Groups that filed friend-of-the-court briefs in support of Morse saw the decision more as a guideline for principals than a restriction for students.

Gerald Tirozzi, the executive director of the National Association of Secondary School Principals, called the decision a “loud and clear message” in support of principals.

The Court affirmed that a “principal does have the discretion” to take the necessary steps to “maintain a safe and orderly environment,” he said.

Francisco Negrón, general counsel for the National School Boards Association, said the decision reaffirms “the school’s role in regulating messages that are detrimental to student welfare.”

“The Court clearly spoke to the health and well-being of our students, not their constitutional rights of free speech,” Negrón said in a statement from the association.

Other Morse supporters viewed the decision more narrowly. Bruce Hunter, the associate executive director of the American Association of School Administrators, said the ruling tested a set of facts that had not been tested before: advocacy of illegal drug-use at a school-sponsored activity off campus.

“Starting with Tinker, then Bethel, then Hazelwood, now this one: In every case, the rules of the road get clearer on what administrators can and cannot do,” Hunter said.

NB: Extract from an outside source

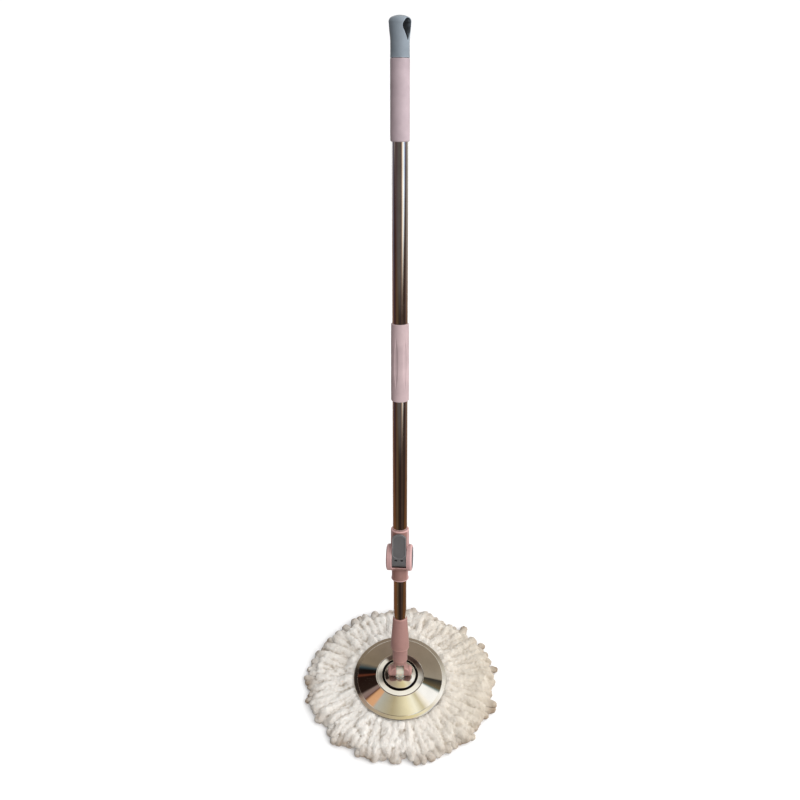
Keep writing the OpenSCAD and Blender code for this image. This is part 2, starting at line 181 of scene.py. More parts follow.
def grain(tree, place, scale, detail=3.0, roughness=0.5):
    """Soft noise between 0 and 1."""
    node = add_node(tree, "ShaderNodeTexNoise",
                    {"Vector": place, "Scale": scale, "Detail": detail, "Roughness": roughness})
    return node.outputs["Fac"]


def stretched(tree, turn=(0, 0, 0), scale=(1, 1, 1)):
    """Object coordinates, turned and stretched."""
    place = add_node(tree, "ShaderNodeTexCoord").outputs["Object"]
    node = add_node(tree, "ShaderNodeMapping", {"Vector": place, "Rotation": turn, "Scale": scale})
    return node.outputs["Vector"]


def bumped(tree, height, depth, strength=1.0, normal=None):
    """Normal of a surface raised by height times depth, over another normal."""
    node = add_node(tree, "ShaderNodeBump", {"Height": height, "Distance": depth, "Strength": strength})
    if normal is not None:
        tree.links.new(normal, node.inputs["Normal"])
    return node.outputs["Normal"]


def new_material(name, **sockets):
    """A Principled material; returns it with its tree and its shader node."""
    material = bpy.data.materials.new(name)
    material.use_nodes = True
    tree = material.node_tree
    shader = tree.nodes["Principled BSDF"]
    for socket, value in sockets.items():
        shader.inputs[socket.replace("_", " ")].default_value = value
    return material, tree, shader


# ---- materials ----

LEAN = math.atan2(POLE.y, POLE.z)
ALONG_POLE = (LEAN, 0, 0)
# painted shade on the plate: a dark ring in the groove and a thin one outside the ridge; inner and outer
# radius in mm, strength
PAINTED_SHADE_RINGS = [(26.8, 30.6, 0.97), (39.3, 39.9, 0.8)]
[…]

When students are approaching the line of speech not protected by the First Amendment, principals must decide instantly whether to censor. They must consider all case law and possible consequences, Hunter said.

“Every bit of clarification helps,” he said.

And Bill Ferranti, an attorney representing organizations such as D.A.R.E. America and Drug Free America Foundation Inc., said the Court had to balance two important interests: student expression and student safety from drugs.

“The Court did best they could,” he said.

Ferranti, like many Frederick supporters, said he liked Alito’s opinion because it gives principals the tools they need to battle illegal drug use without infringing too much on student speech.

The fact that groups supporting Frederick, as well as those supporting Morse, are emphasizing Alito’s opinion “goes to show how much everybody values free-speech issues,” he added.